The following year, executives from Nashville radio station WSM-AM saw her perform at a bankers' convention in Centerville and gave her an opportunity to appear on the Grand Ole Opry on November 30, 1940.
The success of her debut on the show began an association with the Grand Ole Opry that continued for more than 50 years.
Pearl's comedy was gentle satire of the rural South, often called "hillbilly" culture. Pearl always dressed in styleless "down home" dresses and wore a hat with a price tag hanging from it, displaying the price of $1.98. Her catch phrase was "How-w-w-DEE-E-E-E! I'm jes' so proud to be here!" delivered in a loud holler.
After she became an established star, her audiences usually shouted "How-w-w-DEE-E-E-E!" back.

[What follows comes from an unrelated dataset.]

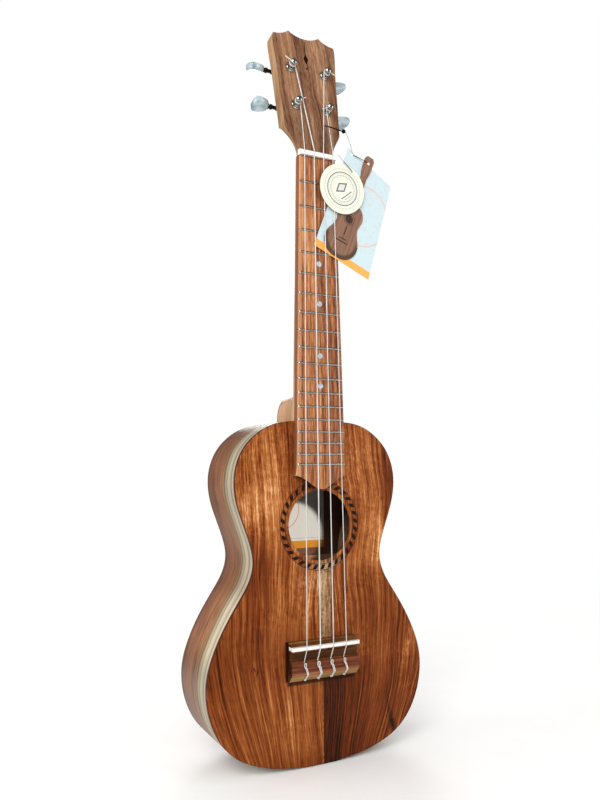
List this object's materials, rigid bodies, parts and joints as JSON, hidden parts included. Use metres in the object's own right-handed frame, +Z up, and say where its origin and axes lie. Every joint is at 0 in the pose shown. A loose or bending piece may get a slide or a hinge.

Pearl's humor was often self-deprecating, and involved her unsuccessful attempts at attracting the attention of "a feller" and, particularly in later years, her age. She also told monologues involving her comical 'ne'er-do-well' relatives, notably "Uncle Nabob" and "Brother,” who was simultaneously both slow-witted and wise.
She usually closed her monologues with the exit line, "I love you so much it hurts!" She also sang comic novelty songs. Pearl's comic material derived heavily from her hometown of Centerville, which in her act she called Grinder's Switch.
Grinder's Switch is a community just outside of Centerville that consisted of little more than a railroad switch. Those who knew her recognized that the characters were largely based on real residents of Centerville.
So much traffic resulted from fans and tourists looking for Grinder's Switch that the Hickman County Highway Department eventually changed the designation on the "Grinder's Switch" road sign to "Hickman Springs Road."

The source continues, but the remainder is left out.